While it is hard to argue against anything that shifts responsibility for transition assistance and oversight from the UN to Europe, there is a risk in all of this that mission deployment becomes an end in itself, a lowest common denominator compromise upon which both Kosovo-recognizing and Kosovo-sceptic member states can agree, with the EU substituting mission deployment for clarity over Kosovo's status and a constructive vision for the territory's future and its route-map to EU integration.
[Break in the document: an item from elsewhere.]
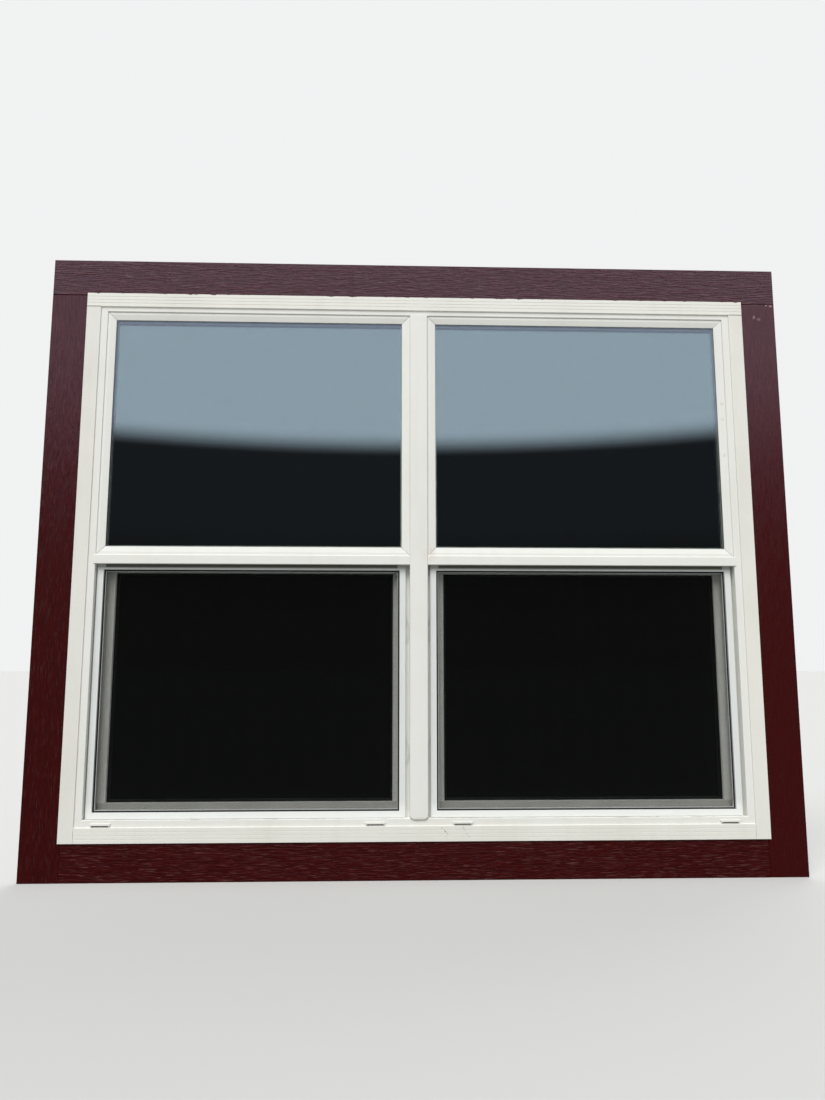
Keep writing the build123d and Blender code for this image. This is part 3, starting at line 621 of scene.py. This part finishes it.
beadMarks = [
    smudge((beadLow.x + 0.010, beadLow.z + 0.009), radius=0.014, tint=pinkScuff, depth=0.55, scale=220.0),
    smudge((beadX, 1.0142), radius=0.006, tint=greyDirt, depth=0.55, scale=260.0),
    smudge((beadX, 0.9768), radius=0.006, tint=greyDirt, depth=0.45, scale=260.0),
    smudge((beadX, 0.8865), radius=0.006, tint=greyDirt, depth=0.40, scale=260.0),
]
farX = cadBox[1].x  # the outer edge of the side boards
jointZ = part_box("casing_head")[0].z  # the level at which they meet the head board
chipScale = 900.0
boardMarks = {
    "casing_head": [smudge((0.006 - farX, jointZ + 0.002), radius=0.009, tint=openJoint, depth=0.9)],
    "casing_left": [smudge((0.006 - farX, jointZ - 0.001), radius=0.006, tint=openJoint, depth=0.8)],
    "casing_right": [
        scratch(
            start=(farX - 0.078, jointZ - 0.0005),
            end=(farX - 0.004, jointZ - 0.001),
            width=0.0011,
            tint=rubbedPaint,
            depth=0.35,
        ),
        smudge((farX - 0.020, jointZ - 0.001), radius=0.004, tint=barePrimer, depth=0.9, scale=chipScale),
        smudge((farX - 0.009, jointZ - 0.003), radius=0.005, tint=barePrimer, depth=0.7, scale=chipScale),
        smudge((farX - 0.052, jointZ - 0.033), radius=0.006, tint=rubbedPaint, depth=0.8, scale=chipScale),
        smudge((farX - 0.040, jointZ - 0.038), radius=0.006, tint=rubbedPaint, depth=0.7, scale=chipScale),
    ],
}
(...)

What we are looking at is a messy hybrid UNMIK/1244/EU/independent Kosovo, which could get stuck with this confused dispensation for a long time; any efforts by the UN Secretariat, Quint or EU to remould and interpret 1244 in the direction of the Ahtisaari plan will encounter a strong rearguard action from Russia and others.
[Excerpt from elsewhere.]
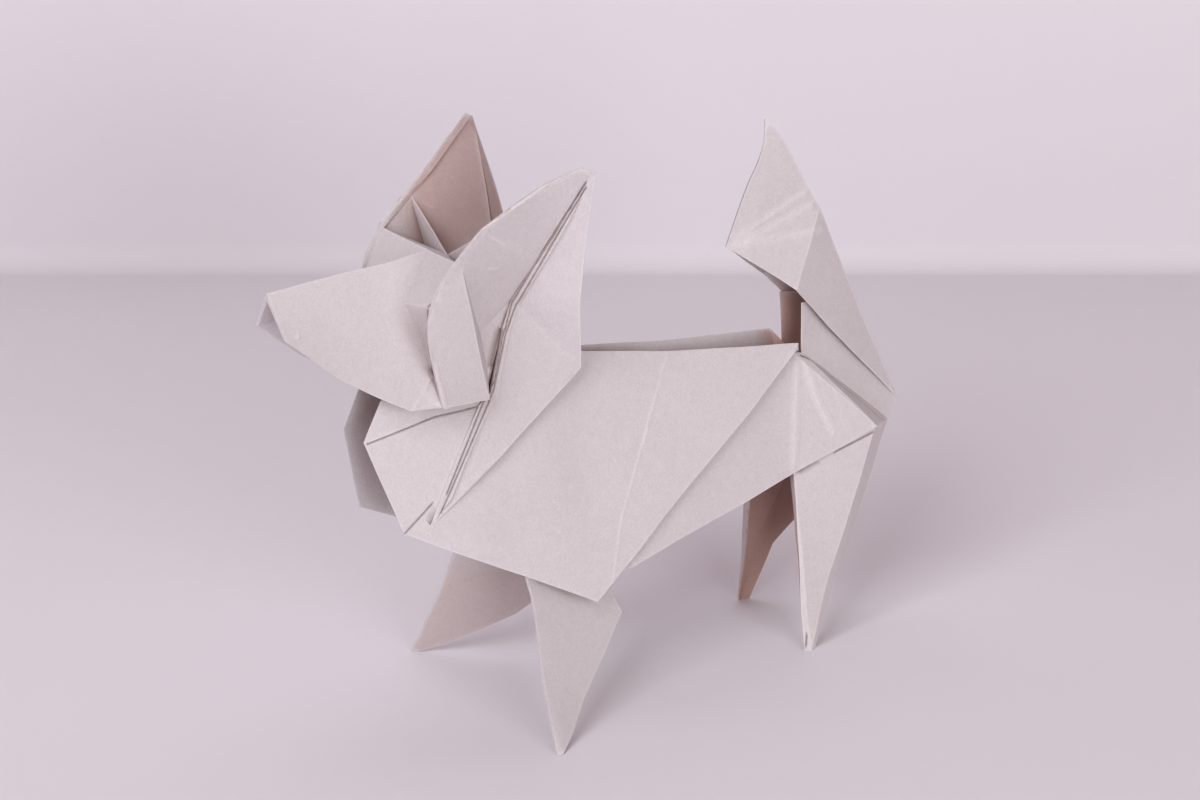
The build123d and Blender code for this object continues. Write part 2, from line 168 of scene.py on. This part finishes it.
# The tail's two walls touch along their free front edges.
tail_edge = [
    (0.03244, 0.09376),
    (0.03253, 0.09020),
    (0.03153, 0.08664),
    (0.02867, 0.08272),
    (0.02465, 0.07245),
]
tail_front, tail_low = 0.02, 0.07
touch_width = 0.004
touch_share = 0.75
for vert in bm.verts:
    if vert.co.x < tail_front or vert.co.z < tail_low:
        continue
    at = Vector((vert.co.x, vert.co.z))
    gap = touch_width
    for start, end in zip(tail_edge, tail_edge[1:]):
        start, span = Vector(start), Vector(end) - Vector(start)
        share = min(1.0, max(0.0, (at - start).dot(span) / span.length_squared))
        gap = min(gap, (at - start - span * share).length)
    vert.co.y *= 1.0 - touch_share * (1.0 - gap / touch_width)
bm.normal_update()

# Creases that were pressed and opened again, the broader ones among them, the ears' rolled
# rims, and the gaps where one layer lies on the next, which carry painted shadow. All are
# listed on the dog's left side, in metres, and come back on its right side.
opened_creases = [
    [(0.01109, -0.00289, 0.05639), (0.00372, -0.0066, 0.04308), (-0.00281, -0.00996, 0.03103)],
    [(-0.00281, -0.00996, 0.03103), (-0.00634, -0.01259, 0.02053)],
    [(-0.04693, -0.00392, 0.05330), (-0.03547, -0.00492, 0.05590), (-0.02788, -0.00571, 0.05634)],
    [(-0.03717, -0.00751, 0.06362), (-0.04128, -0.00911, 0.05968)],
    [(-0.01314, -0.0189, 0.09619), (-0.01513, -0.01344, 0.08911), (-0.01661, -0.00885, 0.08195)],
    [(0.03276, -0.00055, 0.09051), (0.0369, -0.00055, 0.0897)],
]
broad_creases = [
    [(0.03863, -0.00386, 0.05078), (0.04024, -0.00571, 0.04385), (0.04305, -0.0074, 0.03733)],
    [(0.03713, -0.00388, 0.0509), (0.0348, -0.00719, 0.03229)],
    [(0.02671, -0.00055, 0.0737), (0.03388, -0.00055, 0.07673), (0.0409, -0.00055, 0.07965)],
    [(0.02643, -0.00068, 0.07253), (0.03434, -0.00054, 0.07487), (0.04224, -0.00054, 0.0771)],
    [(0.02631, -0.00055, 0.07288), (0.03509, -0.00131, 0.0728), (0.04413, -0.00101, 0.07259)],
]
layer_gaps = [
    [(-0.01385, -0.01697, 0.09388), (-0.01611, -0.01094, 0.08367), (-0.01884, -0.00481, 0.07261)],
    [(-0.01884, -0.00481, 0.07261), (-0.02167, -0.00502, 0.0672), (-0.02445, -0.0057, 0.05829)],
    [(-0.02445, -0.0057, 0.05829), (-0.02565, -0.00609, 0.0564), (-0.03617, -0.00821, 0.04018)],
    [(-0.01407, -0.01732, 0.09483), (-0.01631, -0.01067, 0.08414), (-0.01932, -0.00468, 0.07351)],
    [(-0.01932, -0.00468, 0.07351), (-0.02227, -0.00507, 0.06681), (-0.02427, -0.00547, 0.0596)],
    [(-0.02427, -0.00547, 0.0596), (-0.0268, -0.00611, 0.05647), (-0.0348, -0.00788, 0.04308)],
    [(-0.03850, -0.01000, 0.0772), (-0.03864, -0.00921, 0.0757), (-0.03761, -0.00733, 0.07181)],
    [(-0.03761, -0.00733, 0.07181), (-0.03711, -0.00666, 0.06881), (-0.03633, -0.00841, 0.05911)],
    [(0.03814, -0.00364, 0.05136), (0.05754, -0.0026, 0.03522)],
    [(0.05127, -0.00801, 0.03619), (0.04321, -0.00762, 0.03382), (0.03537, -0.00702, 0.03099)],
    [(-0.04693, -0.00392, 0.05301), (-0.03547, -0.00492, 0.05561), (-0.02788, -0.00571, 0.05604)],
    [(-0.04236, -0.00758, 0.03784), (-0.03755, -0.00741, 0.0416), (-0.03838, -0.00812, 0.03871)],
    [(0.03458, -0.01239, 0.00304), (0.03423, -0.01266, 0.00074)],
]
rolled_rims = [
    [(-0.03608, -0.00980, 0.05882), (-0.03847, -0.0104, 0.06731), (-0.03962, -0.0109, 0.0722)],
    [(-0.03962, -0.0109, 0.0722), (-0.03933, -0.0114, 0.07646), (-0.03766, -0.01171, 0.07986)],
    [(-0.03766, -0.01171, 0.07986), (-0.03497, -0.0123, 0.08355), (-0.02994, -0.0122, 0.08826)],
    [(-0.02994, -0.0122, 0.08826), (-0.02555, -0.01359, 0.09127), (-0.02026, -0.01549, 0.09497)],
]
# The pockets are painted dark as well, as painted shade in the recesses.
pockets = [
    [(-0.02234, -0.00426, 0.06778), (-0.0233, -0.00455, 0.06548), (-0.02449, -0.0048, 0.0622)],
]

# Each line is cut into the sheet along its middle and both sides. The points on it carry how
# near they are to its middle, and are lifted or sunk: name, lines, half width and lift.
line_kinds = [
    ("opened_crease", opened_creases, 0.00042, 0.00003),
    ("broad_crease", broad_creases, 0.0011, 0.00004),
    ("rolled_rim", rolled_rims, 0.0006, 0.00018),
    ("layer_gap", layer_gaps, 0.00026, -0.00010),
    ("pocket", pockets, 0.0011, 0.0),
]
line_reach = 0.0030
same_facing = 0.75
line_end = 0.0002
line_outside = 0.001
cut_snap = 1e-6
face_tree = kdtree.KDTree(len(bm.faces))
bm.faces.ensure_lookup_table()
for number, face in enumerate(bm.faces):
    face_tree.insert(face.calc_center_median(), number)
face_tree.balance()
first_faces = list(bm.faces)
known = set(first_faces)
layers = BVHTree.FromBMesh(bm)
added = []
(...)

'Doing Something for Serbia'

The contortions over the mission deployments and 1244 reflect a larger mindset in key places about the need in the context of the Kosovo negotiations to 'do something for Serbia' — the more relaxed attitudes toward standards issues, especially in relation to the Mladic-Karadzic Hague Tribunal issue, are part of a recurring theme, based on assumptions that EU accession is irresistibly attractive and will ultimately lead to a choice of Europe over Kosovo, that Serbia is the best guarantor of stability in the Balkans and that being tough on it will only harm the development of democracy there.
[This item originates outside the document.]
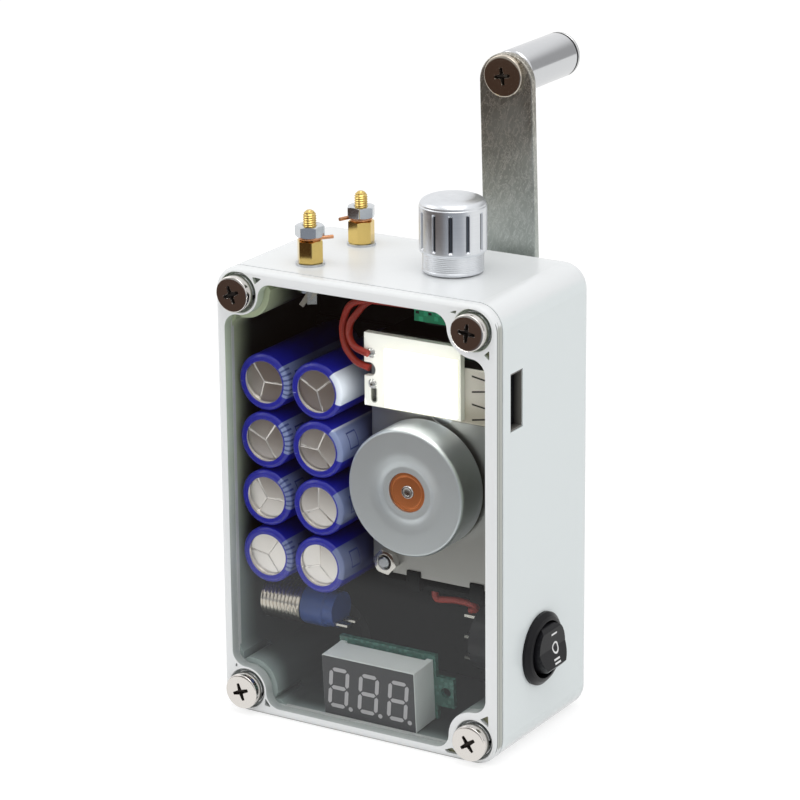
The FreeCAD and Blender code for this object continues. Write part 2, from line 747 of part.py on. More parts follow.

All of these assumptions, however, are very questionable, and Crisis Group has long been concerned that we may be repeating mistakes of the past, playing into the hands of the nationalists and weakening the democrats. The more concessions that are offered, the more Kostunica will be shown to have been justified and reap the benefit at the polls, as will Seselj's Radical Party and Milosevic's SPS. Holding the line on standards and minimizing concessions will mean a refusalist Serbia in the short run, but in the long run the democrats will gain as the only ones able to portray themselves as able to bring Serbia out of its self-imposed isolation.

On the Ground in Kosovo

The focus at the moment is overwhelmingly on the 17 November elections, which should create a stronger Kosovo Albanian government with a fresh mandate, but will at the same time (not least because of the Serb boycott, which is likely to produce Albanian majorities in the two Serb-majority municipalities south of the Ibar, and real problems of governance in the north) increase the Albanian-Serb divide and tensions ahead of status resolution.

Pristina is rather calmer than had been expected at this stage and its leadership appears to be soft-peddling its rhetoric on making a UDI — only Prime Minister Ceku (who has no political base) keeps banging a drum about declaring on 10 December, while the likely victors in the forthcoming 17 November elections and future government coalition partners Sejdiu and Thaci both say Kosovo should wait to coordinate its UDI with the US and EU. Privately, many Kosovo politicians consider that early Spring 2008 may be the moment for the declaration.

There is a risk, however, that they will miscalculate the message the EU will absorb from this, prompting an ill-advised further procrastination, which could blow up in popular frustration among Kosovo Albanians come next Spring (and reorientation of armed Kosovo Albanian groups towards creating a crisis on the ground).

Conclusion

So the basic message remains the same that we set out in our August report. There are no easy fixes available to the Kosovo situation; supervised independence is the only ultimate way forward, because all the alternatives are worse; the primary responsibility for achieving this lies with the EU member states; hard decisions about recognition are going to have to made; and they are going to have to be made soon.

In the European Security Strategy adopted in December 2003, the European Council rightly concluded that "the credibility of our foreign policy depends on the consolidation of our achievements [in the Balkans]…[We] should be ready to act before a crisis occurs".

Those are lines that should be engraved on plaques on the desks of everyone in the EU system currently wrestling with Kosovo's future.